Repeat, exactly, the run of lines that opens with the line containing "front_left_post();" and closes with the line containing "cad_parts[node].hide_render = cad_parts[node].hide_viewport", and leave all other lines out.

■ AVAILABLE DATA:
──────
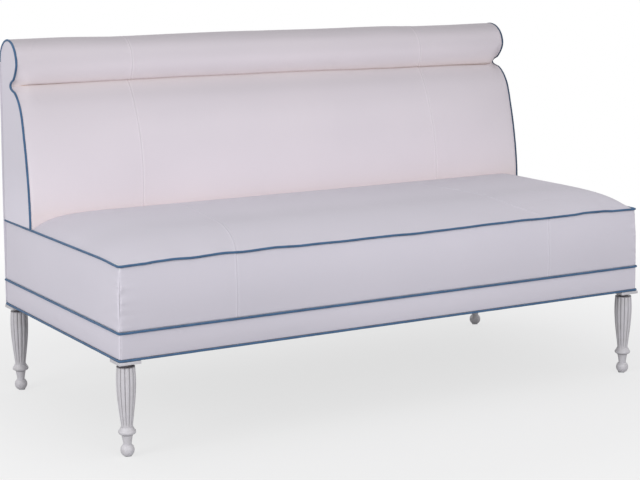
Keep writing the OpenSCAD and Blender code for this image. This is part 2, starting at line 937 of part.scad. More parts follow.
module back_insulator() {
    color(cloth_colour)
        block(
            [-cheek_in_x, half_d - insulator_d - insulator_t, lower_rail_z],
            [cheek_in_x, half_d - insulator_d, upper_rail_z + back_rail_h]
        );
}

module dust_cover() {
    corner = block_w - block_out + dust_gap;
    color(dust_colour)
        difference() {
            block([-frame_x, -frame_y, frame_h - dust_t], [frame_x, frame_rear_y, frame_h]);
            for (sx = [-1, 1], sy = [-1, 1])
                translate([sx * half_w, sy * half_d, frame_h])
                    cube([2 * corner, 2 * corner, 2 * overrun + 2 * dust_t], center = true);
        }
}

// Half section of the turned leg, as [radius, height]
function bulb_r(t) =
    t < bulb_wide_share
        ? (bulb_foot_d + (bulb_d - bulb_foot_d) * sin(90 * t / bulb_wide_share)) / 2
        : (bulb_d - (bulb_d - bulb_top_d) * pow((t - bulb_wide_share) / (1 - bulb_wide_share), 2)) / 2;
ball_low = -asin((ball_r - ball_cut) / ball_r);
ball_high = acos(neck_foot_d / ball_d);
turned_line = [
    [0, glide_h],
    for (k = [0:10])
        let (turn = ball_low + (ball_high - ball_low) * k / 10)
        [ball_r * cos(turn), ball_z + ball_r * sin(turn)],
    [neck_top_d / 2, ring_z],
    for (turn = [-75:15:60])
        let (mid = (ring_d - bulb_foot_d) / 4 + bulb_foot_d / 2)
        [mid + (ring_d / 2 - mid) * cos(turn), ring_z + ring_h / 2 + ring_h / 2 * sin(turn)],
    for (k = [0:16]) [bulb_r(k / 16), bulb_z + bulb_h * k / 16],
    [recess_d / 2, bulb_top],
    [recess_d / 2, block_z],
    [0, block_z],
];

// Plate that cuts one groove between reeds: its inner edge follows the reeded part
module groove() {
    rotate([90, 0, 0])
        translate([0, 0, -groove_w / 2])
            linear_extrude(groove_w)
                polygon([
                    [bulb_d, bulb_z],
                    for (k = [0:12])
                        let (rise = min(k / 2, 1))
                        [bulb_r(k / 12) - groove_d * rise, bulb_z + bulb_h * k / 12],
                    [bulb_top_d / 2 - groove_d, bulb_top + recess_h / 2],
                    [bulb_d, bulb_top + recess_h / 2],
                ]);
}

module leg(sx, sy) {
    color(leg_colour)
        translate([sx * leg_x, sy * leg_y, 0])
            difference() {
                union() {
                    block([-block_w / 2, -block_w / 2, block_z], [block_w / 2, block_w / 2, leg_top]);
                    rotate_extrude() polygon(turned_line);
                }
                for (k = [0:reed_n - 1])
                    rotate([0, 0, 360 * (k + 1 / 2) / reed_n]) groove();
                bar_z(0, 0, leg_top - bolt_in_leg, leg_top + overrun, bolt_d + 2 * bore_gap);
                bar_z(0, 0, 0, glide_h + nail_l + end_gap, nail_d + 2 * bore_gap);
            }
}

module front_left_leg() { leg(-1, -1); }
module front_right_leg() { leg(1, -1); }
module rear_left_leg() { leg(-1, 1); }
module rear_right_leg() { leg(1, 1); }

leg_places = [for (sx = [-1, 1], sy = [-1, 1]) [sx * leg_x, sy * leg_y, 0]];

module hanger_bolts() {
    color(steel_colour)
        for (place = leg_places)
            translate(place) bar_z(0, 0, leg_top - bolt_in_leg, leg_top + bolt_in_post, bolt_d);
}

module leg_inserts() {
    color(steel_colour)
        for (place = leg_places)
            translate(place)
                difference() {
                    bar_z(0, 0, frame_h, frame_h + insert_l, insert_d);
                    bar_z(0, 0, frame_h - overrun, frame_h + insert_l + overrun, bolt_d + 2 * bore_gap);
                }
}

module foot_glides() {
    color(steel_colour)
        for (place = leg_places)
            translate(place) {
                bar_z(0, 0, 0, glide_h, glide_d);
                bar_z(0, 0, glide_h / 2, glide_h + nail_l, nail_d);
            }
}

front_left_post();
front_right_post();
rear_left_post();
rear_right_post();
front_rail();
rear_rail();
left_side_rail();
right_side_rail();
left_stretcher();
right_stretcher();
left_cheek();
right_cheek();
left_upright();
right_upright();
roll_pole();
upper_back_rail();
lower_back_rail();
frame_dowels();
frame_screws();
seat_springs();
seat_spring_clips();
back_springs();
back_spring_clips();
seat_insulator();
back_insulator();
seat_foam();
back_foam();
roll_foam();
front_pad();
left_pad();
right_pad();
left_end_pad();
right_end_pad();
seat_cover();
front_border();
left_border();
right_border();
front_band();
left_band();
right_band();
inside_back_cover();
roll_cover();
left_end_panel();
right_end_panel();
outside_back_board();
outside_back_cover();
seat_welt();
band_top_welt();
band_bottom_welt();
left_back_welt();
right_back_welt();
dust_cover();
front_left_leg();
front_right_leg();
rear_left_leg();
rear_right_leg();
hanger_bolts();
leg_inserts();
foot_glides();
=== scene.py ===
import bmesh
import bpy
import json
from math import acos, asin, atan2, cos, exp, hypot, pi, radians, sin, sqrt
from mathutils import Matrix, Vector, noise


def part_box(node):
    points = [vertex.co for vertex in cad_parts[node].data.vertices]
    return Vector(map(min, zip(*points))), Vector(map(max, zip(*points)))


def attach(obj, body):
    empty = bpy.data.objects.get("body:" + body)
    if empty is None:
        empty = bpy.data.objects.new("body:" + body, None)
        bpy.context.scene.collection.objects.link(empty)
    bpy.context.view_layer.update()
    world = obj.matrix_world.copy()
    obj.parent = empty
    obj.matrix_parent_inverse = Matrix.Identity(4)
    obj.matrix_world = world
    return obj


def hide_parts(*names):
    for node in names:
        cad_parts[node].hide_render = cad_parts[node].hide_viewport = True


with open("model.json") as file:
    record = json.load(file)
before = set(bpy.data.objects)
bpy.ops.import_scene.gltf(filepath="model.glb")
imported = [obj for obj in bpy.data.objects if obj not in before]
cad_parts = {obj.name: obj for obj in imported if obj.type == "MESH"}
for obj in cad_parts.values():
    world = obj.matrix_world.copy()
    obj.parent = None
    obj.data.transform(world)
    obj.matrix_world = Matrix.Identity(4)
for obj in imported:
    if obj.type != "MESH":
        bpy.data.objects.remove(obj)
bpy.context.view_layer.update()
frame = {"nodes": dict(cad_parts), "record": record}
mm = 0.001
print("frame loaded")

# the camera stands front left, a little above the back's roll
shot = {
    "place": (-2.37682, -4.080183, 1.242126),
    "azimuth": 30.074,
    "down": 7.592,
    "roll": -0.411,
    "lens": 97.584,
    "shiftY": -0.1203,
}


def addObject(name, data):
    thing = bpy.data.objects.new(name, data)
    bpy.context.scene.collection.objects.link(thing)
    return thing


def placeCamera():
    turn, dip, lean = (radians(shot[k]) for k in ("azimuth", "down", "roll"))
    ahead = Vector((sin(turn) * cos(dip), cos(turn) * cos(dip), -sin(dip)))
    right = Vector((cos(turn), -sin(turn), 0))
    up = right.cross(ahead)
    leanRight = right * cos(lean) + up * sin(lean)
    leanUp = up * cos(lean) - right * sin(lean)
    data = bpy.data.cameras.new("camera")
    data.lens = shot["lens"]
    data.sensor_width = 36
    data.shift_y = shot["shiftY"]
    camera = addObject("camera", data)
    axes = Matrix((leanRight, leanUp, -ahead)).transposed()
    camera.matrix_world = Matrix.Translation(shot["place"]) @ axes.to_4x4()
    bpy.context.scene.camera = camera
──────
■ WRITTEN ANSWER:
front_left_post();
front_right_post();
rear_left_post();
rear_right_post();
front_rail();
rear_rail();
left_side_rail();
right_side_rail();
left_stretcher();
right_stretcher();
left_cheek();
right_cheek();
left_upright();
right_upright();
roll_pole();
upper_back_rail();
lower_back_rail();
frame_dowels();
frame_screws();
seat_springs();
seat_spring_clips();
back_springs();
back_spring_clips();
seat_insulator();
back_insulator();
seat_foam();
back_foam();
roll_foam();
front_pad();
left_pad();
right_pad();
left_end_pad();
right_end_pad();
seat_cover();
front_border();
left_border();
right_border();
front_band();
left_band();
right_band();
inside_back_cover();
roll_cover();
left_end_panel();
right_end_panel();
outside_back_board();
outside_back_cover();
seat_welt();
band_top_welt();
band_bottom_welt();
left_back_welt();
right_back_welt();
dust_cover();
front_left_leg();
front_right_leg();
rear_left_leg();
rear_right_leg();
hanger_bolts();
leg_inserts();
foot_glides();
=== scene.py ===
import bmesh
import bpy
import json
from math import acos, asin, atan2, cos, exp, hypot, pi, radians, sin, sqrt
from mathutils import Matrix, Vector, noise


def part_box(node):
    points = [vertex.co for vertex in cad_parts[node].data.vertices]
    return Vector(map(min, zip(*points))), Vector(map(max, zip(*points)))


def attach(obj, body):
    empty = bpy.data.objects.get("body:" + body)
    if empty is None:
        empty = bpy.data.objects.new("body:" + body, None)
        bpy.context.scene.collection.objects.link(empty)
    bpy.context.view_layer.update()
    world = obj.matrix_world.copy()
    obj.parent = empty
    obj.matrix_parent_inverse = Matrix.Identity(4)
    obj.matrix_world = world
    return obj


def hide_parts(*names):
    for node in names:
        cad_parts[node].hide_render = cad_parts[node].hide_viewport = True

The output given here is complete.